🤖 AI Summary
This work addresses the challenge of high T-count in Clifford+T circuits, which significantly increases resource overhead in fault-tolerant quantum computing. Existing local synthesis methods are constrained by circuit representations and struggle to achieve optimal T-count and depth. To overcome this limitation, the paper introduces Q-PreSyn, the first approach to integrate reinforcement learning into the pre-synthesis phase of quantum circuit compilation. By training an agent to learn sequences of function-preserving local editing operations, Q-PreSyn produces circuit representations that are more amenable to downstream synthesis. Without introducing any approximation error, the method achieves up to a 20% reduction in T-count compared to state-of-the-art techniques on circuits with up to 25 qubits, substantially improving synthesis efficiency.
📝 Abstract
Compiling quantum circuits into Clifford+$T$ gates is a central task for fault-tolerant quantum computing using stabilizer codes. In the near term, $T$ gates will dominate the cost of fault tolerant implementations, and any reduction in the number of such expensive gates could mean the difference between being able to run a circuit or not.
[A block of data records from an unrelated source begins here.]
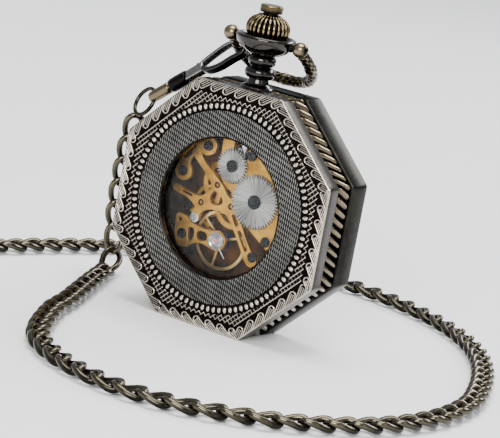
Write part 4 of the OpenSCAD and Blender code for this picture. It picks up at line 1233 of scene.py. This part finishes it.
chaton = disc_piece("escape_chaton", ESCAPE_AT, [(0.33, 2.32), (0.4, 2.42), (0.6, 2.42), (0.66, 2.36),
                                                 (0.85, 2.42), (1.0, 2.38), (1.02, 2.3)])
dress(chaton, steel, "root", "bright_steel")
print("balance:", TIMING_SCREWS, "timing screws")

# %% [markdown]
# ## The dial side
# The dial is enamel with printed numerals and minute marks. Every printed stroke is a thin flat bar
# laid on the dial, given by its four corners: so far out along the hour's ray, so far to its side.

# %% Dial print
PRINT_D, PRINT_THICK = -3.055, 0.03
NUMERAL_FOOT, NUMERAL_TALL = 10.6, 2.9


def on_dial(radial, side, clock):
    """Right and up on the case for a place along and beside the ray at a clockwise angle."""
    x = -(radial * np.sin(clock) + side * np.cos(clock))
    return x, radial * np.cos(clock) - side * np.sin(clock)


def printed_bars(name, radial, side, clock):
    """Thin four-cornered bars on the dial; the corners are the columns of radial and side."""
    x, h = on_dial(radial, side, clock)
    low, high = from_case(x, h, PRINT_D), from_case(x, h, PRINT_D - PRINT_THICK)
    points = np.concatenate([low, high], 1).reshape(-1, 3)
    faces = []
    for b in range(0, len(points), 8):
        faces += [[b, b + 1, b + 2, b + 3], [b + 7, b + 6, b + 5, b + 4]]
        faces += [[b + i, b + 4 + i, b + 4 + (i + 1) % 4, b + (i + 1) % 4] for i in range(4)]
    return finish_mesh(name, points, faces, smooth=False)


def flat_marks(name, specs):
    """Marks on the dial: each spec is (radius, half length, half width, clock angle)."""
    specs = np.array(specs, float)
    r, half, wide, clock = (specs[:, k][:, None] for k in range(4))
    u = np.array([-1, 1, 1, -1])[None, :]
    v = np.array([-1, -1, 1, 1])[None, :]
    return printed_bars(name, r + half * u, wide * v, clock)


minutes = [(14.9, 0.28, 0.09, k * math.pi / 30) for k in range(60)]
minutes += [(14.9, 0.4, 0.22, k * math.pi / 6) for k in range(12)]
dress(flat_marks("minute_track", minutes), black_ink, "root", "blued_steel")
ROMAN = ["XII", "I", "II", "III", "IV", "V", "VI", "VII", "VIII", "IX", "X", "XI"]
GLYPHS = {"I": [(0, 0, 0, 1)], "V": [(-0.5, 1, 0, 0), (0.5, 1, 0, 0)],
          "X": [(-0.5, 1, 0.5, 0), (0.5, 1, -0.5, 0)]}
WIDTHS = {"I": 0.55, "V": 1.1, "X": 1.2}


def numeral_strokes():
    """Each numeral as slanted strokes: (side and height of start and end, half width, hour)."""
    strokes = []
    for hour, text in enumerate(ROMAN):
        total = sum(WIDTHS[c] for c in text)
        pen = -total / 2
        for c in text:
            centre = pen + WIDTHS[c] / 2
            pen += WIDTHS[c]
            for x0, y0, x1, y1 in GLYPHS[c]:
                thin = 0.09 if (x0 > x1 or (c == "V" and x0 > 0)) else 0.17
                strokes.append((centre + x0 * 0.8, y0 * NUMERAL_TALL,
                                centre + x1 * 0.8, y1 * NUMERAL_TALL, thin, hour))
    return np.array(strokes)


def numerals(name):
    """All the strokes of the twelve numerals, standing on a circle with their tops outwards."""
    s = numeral_strokes()
    start, end = s[:, :2], s[:, 2:4]
    way = unit(end - start)
    across = np.stack([-way[:, 1], way[:, 0]], 1) * s[:, 4:5]
    corners = np.stack([start - across, end - across, end + across, start + across], 1)
    clock = (s[:, 5] * math.pi / 6)[:, None]
    return printed_bars(name, corners[..., 1] + NUMERAL_FOOT, corners[..., 0], clock)


dress(numerals("hour_numerals"), black_ink, "root", "blued_steel")
print("dial:", len(minutes), "marks and", len(numeral_strokes()), "strokes of numerals")

# %% [markdown]
# The hands are leaf shaped and slightly domed, of blued steel. A hand is a grid, way along by way
# across, and its boss is turned.

# %% Hands
def leaf_hand(name, long, wide, depth, hub, clock_hours):
    """A hand as a grid: way along by way across, its width a leaf formula, domed in the middle."""
    t = np.linspace(0, 1, 60)[:, None]
    v = np.linspace(-1, 1, 9)[None, :]
    width = 0.16 + wide * np.exp(-((t - 0.66) / 0.13) ** 2)
    width = width * np.clip((1 - t) / 0.3, 0, 1) ** 0.7
    x, h = on_dial(t * long + 0 * v, width * v, clock_hours * math.pi / 6)
    dome = depth - 0.09 * (1 - v ** 2) * np.clip(width / 0.3, 0, 1)
    top = grid_piece(name, from_case(x, h, dome), close_columns=False)
    thicken = top.modifiers.new("thicken", "SOLIDIFY")
    thicken.thickness = 0.06 * MM
    thicken.offset = 0
    boss = disc_piece(f"{name}_boss", (0, 0), [(hub, depth + 0.05), (hub, depth - 0.1),
                                               (hub * 0.8, depth - 0.16), (0.02, depth - 0.17)])
    return top, boss


for node, body, long, wide, depth, hub, clock in (
        ("hour_hand", "hour_hand", 7.6, 0.75, -3.2, 1.15, 10.14),
        ("minute_hand", "minute_hand", 11.6, 0.5, -3.52, 0.9, 1.7)):
    hand, boss = leaf_hand(f"{node}_leaf", long, wide, depth, hub, clock)
    dress(hand, blue_steel, body, "blued_steel", node)
    dress(boss, blue_steel, body, "blued_steel")
    print(node, long, "mm, at", clock, "hours")

# %% [markdown]
# The chain leaves the clasp's ring, lies loosely round the watch, and ends in a fitting made of
# the two small rings and the bar.

# %% [markdown]
# ## Floor and light
# A plain pale floor, a soft key from the front and the right, a weak fill further round, a strip
# behind and a broad lamp overhead. Polished metal shows what stands round it, so the lamps are large
# and the world is dim.

# %% Floor and lights
floor_mesh = bpy.data.meshes.new("floor")
floor_mesh.from_pydata([(-6, -6, 0), (6, -6, 0), (6, 6, 0), (-6, 6, 0)], [], [(0, 1, 2, 3)])
floor = bpy.data.objects.new("floor", floor_mesh)
floor.location.z = -0.00002
bpy.context.scene.collection.objects.link(floor)
pale, tree, shader = material("pale_floor")
shader.inputs["Base Color"].default_value = (0.9, 0.9, 0.9, 1)
shader.inputs["Roughness"].default_value = 0.7
floor.data.materials.append(pale)
floor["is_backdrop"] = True

world = bpy.data.worlds.new("studio")
bpy.context.scene.world = world
world.use_nodes = True
world.node_tree.nodes["Background"].inputs["Color"].default_value = (0.9, 0.95, 1, 1)
world.node_tree.nodes["Background"].inputs["Strength"].default_value = 0.6


def area_light(name, at, aim, size, power, colour=(1, 1, 1)):
    """A rectangular lamp at one place, turned to face another."""
    lamp = bpy.data.objects.new(name, bpy.data.lights.new(name, "AREA"))
    lamp.data.shape = "RECTANGLE"
    lamp.data.size, lamp.data.size_y = size
    lamp.data.energy = power
    lamp.data.color = colour
    lamp.location = at
    lamp.rotation_euler = (Vector(aim) - Vector(at)).to_track_quat("-Z", "Y").to_euler()
    bpy.context.scene.collection.objects.link(lamp)


area_light("key", (0.28, -0.74, 0.42), (0, 0, 0.02), (0.5, 0.35), 9)
area_light("fill", (0.75, -0.25, 0.35), (0, 0, 0.02), (0.25, 0.5), 0.8, (1, 0.97, 0.92))
area_light("rim", (0.2, 0.7, 0.5), (0, 0, 0.03), (0.7, 0.2), 5)
area_light("top", (0, 0, 1.1), (0, 0, 0), (0.8, 0.8), 16)
print("lamps: key, fill, rim and top")

# %% The size of what is shown
low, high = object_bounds()
print("visual box", [round(v, 4) for v in (*low, *high)])
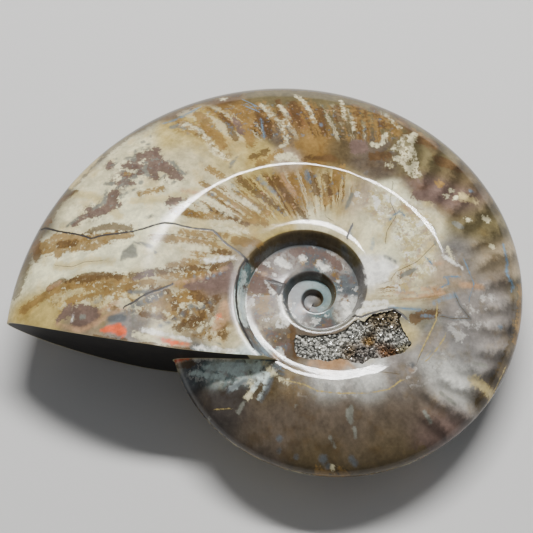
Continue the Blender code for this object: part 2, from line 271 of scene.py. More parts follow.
def endFace(points, numbers):
    # The face between the last whorl's edge and the older whorl that comes out from under it
    firstOpen = (mesh["turns"] - 1) * mesh["stepsATurn"]
    upper, lower = numbers[1], numbers[-1]
    upperSeam, lowerSeam = (sum(mesh["columns"][side][:2]) for side in (1, -1))
    edge = upper[-1].tolist() + lower[-1][:-1][::-1].tolist()
    edge += lower[firstOpen, lowerSeam + 1:-1].tolist() + upper[firstOpen, upperSeam + 1:][::-1].tolist()
    offsets = points[edge] - tipPoint
    flat = np.stack([offsets @ cutAlong, points[edge][:, 2]], 1)
    endOutline.extend(map(tuple, flat))
    inner, halfHeight = [], mesh["cutHalfHeight"]
    for distance in np.arange(mesh["cutSpacing"], coil["cutLength"], mesh["cutSpacing"]):
        for height in np.arange(-halfHeight, halfHeight, mesh["cutSpacing"]):
            spot = np.array([distance, height])
            if np.abs(flat - spot).max(1).min() > mesh["cutEdge"]:
                inner.append(spot)
    spots, triangles, sources = filledOutline(flat, inner)
    flatInward = np.array([cutInward[0], cutInward[1], 0.0])
    vertices, extra, faces = {}, [], []
    for triangle in triangles:
        for spot in triangle:
            if spot not in vertices:
                onEdge = [source for source in sources[spot] if source < len(edge)]
                x, z = spots[spot]
                place = tipPoint + cutAlong * x - flatInward * (cutBow(x) + z * cutInward[2])
                vertices[spot] = edge[onEdge[0]] if onEdge else len(points) + len(extra)
                if not onEdge:
                    extra.append(place + np.array([0, 0, z]))
        faces.append([vertices[spot] for spot in triangle])
    return faces, np.concatenate([points, extra])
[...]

While exact synthesis is exponentially hard in the number of qubits, local synthesis approaches are commonly used to compile large circuits by decomposing them into substructures. However, composing local methods leads to suboptimal compilations in key metrics such as $T$-count or circuit depth, and their performance strongly depends on circuit representation. In this work, we address this challenge by proposing \textsc{Q-PreSyn}, a strategy that, given a set of local edits preserving circuit equivalence, uses a RL agent to identify effective sequences of such actions and thereby obtain circuit representations that yield a reduced $T$-count upon synthesis. Experimental results of our proposed strategy, applied on top of well-known synthesis algorithms, show up to a $20\%$ reduction in $T$-count on circuits with up to 25 qubits, without introducing any additional approximation error prior to synthesis.